• [Task brief]
Give again only the lines beginning with the one that contains "return chamfer(slab.edges().group_by(Axis.Z)[0], edge_break)" and ending with the one that contains "if empty is"; include both of those lines.

• [Information given]
——————
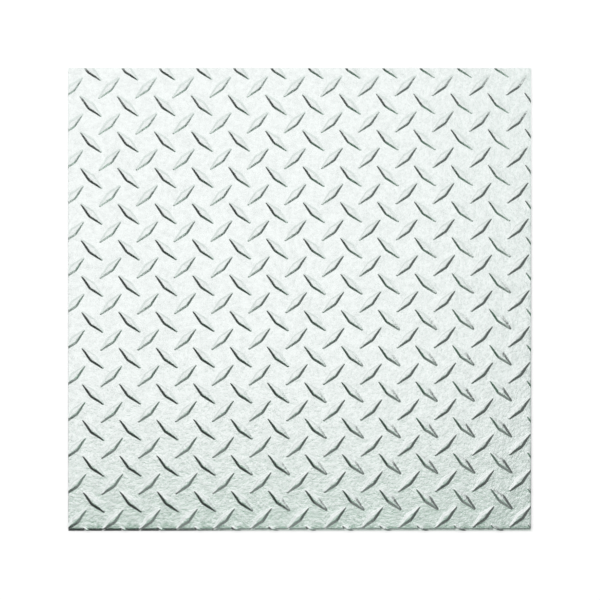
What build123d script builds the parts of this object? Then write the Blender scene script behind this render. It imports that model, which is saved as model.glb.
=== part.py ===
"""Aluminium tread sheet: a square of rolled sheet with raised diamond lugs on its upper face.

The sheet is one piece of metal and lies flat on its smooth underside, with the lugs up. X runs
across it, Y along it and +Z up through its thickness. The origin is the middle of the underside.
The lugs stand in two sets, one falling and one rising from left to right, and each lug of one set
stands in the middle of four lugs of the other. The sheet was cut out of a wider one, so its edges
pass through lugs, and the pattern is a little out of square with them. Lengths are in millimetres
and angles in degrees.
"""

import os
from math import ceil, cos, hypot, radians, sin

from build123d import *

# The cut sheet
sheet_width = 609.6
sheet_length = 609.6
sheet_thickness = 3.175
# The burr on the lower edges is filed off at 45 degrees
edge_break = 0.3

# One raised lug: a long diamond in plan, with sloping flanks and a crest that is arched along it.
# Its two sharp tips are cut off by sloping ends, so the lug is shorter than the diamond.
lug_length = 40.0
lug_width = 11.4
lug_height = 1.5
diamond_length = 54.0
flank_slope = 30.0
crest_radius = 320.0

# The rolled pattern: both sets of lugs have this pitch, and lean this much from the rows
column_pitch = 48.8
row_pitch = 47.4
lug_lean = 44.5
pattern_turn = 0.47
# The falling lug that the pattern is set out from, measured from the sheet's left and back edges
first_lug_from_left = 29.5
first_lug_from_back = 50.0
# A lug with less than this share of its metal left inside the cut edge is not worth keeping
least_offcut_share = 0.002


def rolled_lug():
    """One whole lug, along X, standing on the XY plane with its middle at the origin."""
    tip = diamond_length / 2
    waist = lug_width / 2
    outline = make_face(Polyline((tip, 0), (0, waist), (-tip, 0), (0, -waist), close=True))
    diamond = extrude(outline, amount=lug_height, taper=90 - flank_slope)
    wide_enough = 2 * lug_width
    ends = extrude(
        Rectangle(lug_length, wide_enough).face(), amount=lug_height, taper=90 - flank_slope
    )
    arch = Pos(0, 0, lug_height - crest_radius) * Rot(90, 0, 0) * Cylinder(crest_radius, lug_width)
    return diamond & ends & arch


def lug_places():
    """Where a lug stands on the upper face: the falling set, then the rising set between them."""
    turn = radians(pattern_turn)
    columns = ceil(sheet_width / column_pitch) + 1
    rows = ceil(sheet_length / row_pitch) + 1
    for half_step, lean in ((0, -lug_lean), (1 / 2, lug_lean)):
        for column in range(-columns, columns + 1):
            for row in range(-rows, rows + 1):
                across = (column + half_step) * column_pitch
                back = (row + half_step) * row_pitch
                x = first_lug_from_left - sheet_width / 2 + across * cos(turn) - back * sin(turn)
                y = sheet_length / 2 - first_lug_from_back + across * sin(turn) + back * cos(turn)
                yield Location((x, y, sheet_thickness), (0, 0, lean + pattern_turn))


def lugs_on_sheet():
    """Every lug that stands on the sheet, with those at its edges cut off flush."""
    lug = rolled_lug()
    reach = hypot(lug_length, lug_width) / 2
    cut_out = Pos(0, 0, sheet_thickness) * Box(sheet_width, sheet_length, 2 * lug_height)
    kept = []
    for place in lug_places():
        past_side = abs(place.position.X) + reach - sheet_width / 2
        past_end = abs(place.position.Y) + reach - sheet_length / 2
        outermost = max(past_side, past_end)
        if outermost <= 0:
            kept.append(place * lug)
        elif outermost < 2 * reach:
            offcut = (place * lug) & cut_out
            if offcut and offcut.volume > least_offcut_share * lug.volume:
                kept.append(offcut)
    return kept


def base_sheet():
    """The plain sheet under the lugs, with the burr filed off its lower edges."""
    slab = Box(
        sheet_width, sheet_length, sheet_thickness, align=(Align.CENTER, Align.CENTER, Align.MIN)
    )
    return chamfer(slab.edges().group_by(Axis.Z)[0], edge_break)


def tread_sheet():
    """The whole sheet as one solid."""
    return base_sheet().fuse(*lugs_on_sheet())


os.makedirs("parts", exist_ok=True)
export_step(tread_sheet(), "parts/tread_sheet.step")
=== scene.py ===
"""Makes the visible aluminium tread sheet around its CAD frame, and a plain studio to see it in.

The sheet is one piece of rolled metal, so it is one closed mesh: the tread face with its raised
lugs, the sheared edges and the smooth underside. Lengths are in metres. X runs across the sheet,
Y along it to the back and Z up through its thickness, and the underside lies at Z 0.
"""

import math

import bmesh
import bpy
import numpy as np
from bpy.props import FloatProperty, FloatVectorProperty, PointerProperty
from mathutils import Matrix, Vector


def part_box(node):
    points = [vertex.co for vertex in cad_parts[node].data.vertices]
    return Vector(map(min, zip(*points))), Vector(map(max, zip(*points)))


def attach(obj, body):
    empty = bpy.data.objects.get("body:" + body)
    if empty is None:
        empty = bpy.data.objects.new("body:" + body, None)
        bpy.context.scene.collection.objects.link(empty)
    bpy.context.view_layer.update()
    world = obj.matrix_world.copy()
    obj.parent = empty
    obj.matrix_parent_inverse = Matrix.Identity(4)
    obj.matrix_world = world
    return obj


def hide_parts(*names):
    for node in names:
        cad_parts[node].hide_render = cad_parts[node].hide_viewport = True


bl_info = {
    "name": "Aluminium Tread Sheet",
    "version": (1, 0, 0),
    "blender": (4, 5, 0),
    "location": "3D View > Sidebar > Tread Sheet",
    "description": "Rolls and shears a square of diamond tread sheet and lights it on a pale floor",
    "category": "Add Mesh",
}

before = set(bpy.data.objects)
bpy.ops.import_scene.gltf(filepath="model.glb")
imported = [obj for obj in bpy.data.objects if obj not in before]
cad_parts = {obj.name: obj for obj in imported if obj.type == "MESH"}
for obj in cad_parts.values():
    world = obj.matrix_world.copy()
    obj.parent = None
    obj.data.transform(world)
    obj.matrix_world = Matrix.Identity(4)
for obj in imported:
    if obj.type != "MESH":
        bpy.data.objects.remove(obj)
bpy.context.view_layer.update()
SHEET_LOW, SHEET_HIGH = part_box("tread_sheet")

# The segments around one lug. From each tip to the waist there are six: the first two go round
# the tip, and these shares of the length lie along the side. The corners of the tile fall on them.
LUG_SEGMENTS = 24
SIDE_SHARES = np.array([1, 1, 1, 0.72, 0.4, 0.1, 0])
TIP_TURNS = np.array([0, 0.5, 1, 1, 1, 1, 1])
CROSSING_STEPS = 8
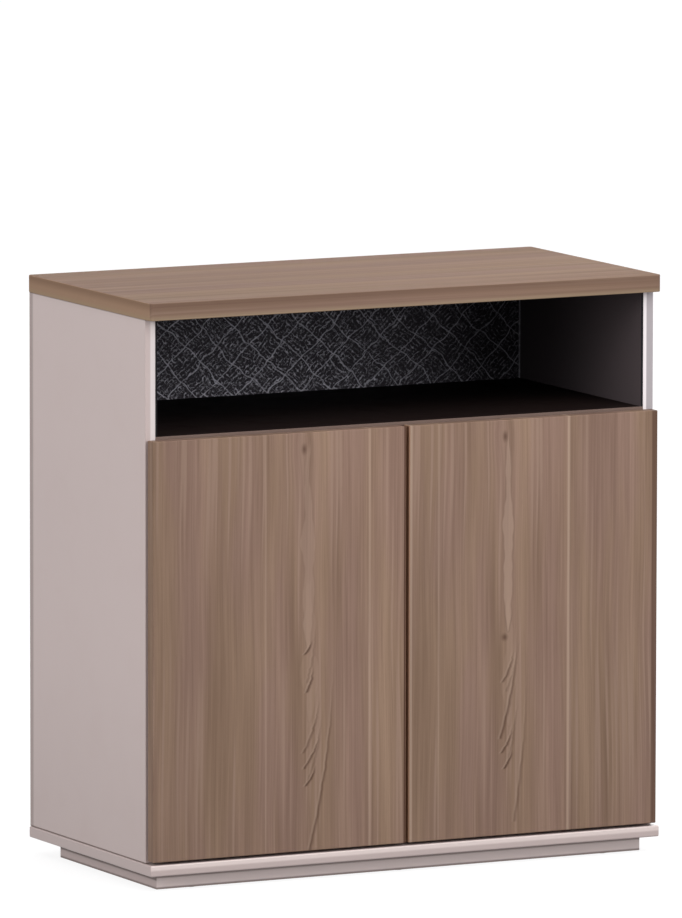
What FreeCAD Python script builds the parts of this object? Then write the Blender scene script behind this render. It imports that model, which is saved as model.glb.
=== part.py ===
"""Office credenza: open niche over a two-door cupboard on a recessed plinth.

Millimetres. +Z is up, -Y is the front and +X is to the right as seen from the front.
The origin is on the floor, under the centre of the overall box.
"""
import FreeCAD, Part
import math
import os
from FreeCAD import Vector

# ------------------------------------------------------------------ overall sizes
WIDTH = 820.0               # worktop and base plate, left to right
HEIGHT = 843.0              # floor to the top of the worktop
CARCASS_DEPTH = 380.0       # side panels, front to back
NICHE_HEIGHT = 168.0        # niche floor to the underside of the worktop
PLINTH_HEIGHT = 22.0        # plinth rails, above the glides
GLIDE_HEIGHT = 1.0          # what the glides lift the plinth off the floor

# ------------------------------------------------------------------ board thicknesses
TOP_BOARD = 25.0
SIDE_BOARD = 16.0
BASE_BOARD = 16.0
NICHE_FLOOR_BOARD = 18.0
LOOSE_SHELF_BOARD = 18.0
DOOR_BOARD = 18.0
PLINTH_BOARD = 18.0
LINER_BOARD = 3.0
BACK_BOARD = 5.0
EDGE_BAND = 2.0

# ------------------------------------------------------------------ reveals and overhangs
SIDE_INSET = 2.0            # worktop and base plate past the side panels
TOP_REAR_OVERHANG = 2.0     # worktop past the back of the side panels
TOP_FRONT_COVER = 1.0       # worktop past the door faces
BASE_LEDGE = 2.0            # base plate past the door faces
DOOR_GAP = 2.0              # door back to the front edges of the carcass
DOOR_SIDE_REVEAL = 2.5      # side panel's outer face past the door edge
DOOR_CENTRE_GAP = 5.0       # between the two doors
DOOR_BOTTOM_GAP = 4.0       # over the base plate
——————
• [Output for this exercise]
    return chamfer(slab.edges().group_by(Axis.Z)[0], edge_break)


def tread_sheet():
    """The whole sheet as one solid."""
    return base_sheet().fuse(*lugs_on_sheet())


os.makedirs("parts", exist_ok=True)
export_step(tread_sheet(), "parts/tread_sheet.step")
=== scene.py ===
"""Makes the visible aluminium tread sheet around its CAD frame, and a plain studio to see it in.

The sheet is one piece of rolled metal, so it is one closed mesh: the tread face with its raised
lugs, the sheared edges and the smooth underside. Lengths are in metres. X runs across the sheet,
Y along it to the back and Z up through its thickness, and the underside lies at Z 0.
"""

import math

import bmesh
import bpy
import numpy as np
from bpy.props import FloatProperty, FloatVectorProperty, PointerProperty
from mathutils import Matrix, Vector


def part_box(node):
    points = [vertex.co for vertex in cad_parts[node].data.vertices]
    return Vector(map(min, zip(*points))), Vector(map(max, zip(*points)))


def attach(obj, body):
    empty = bpy.data.objects.get("body:" + body)
    if empty is None:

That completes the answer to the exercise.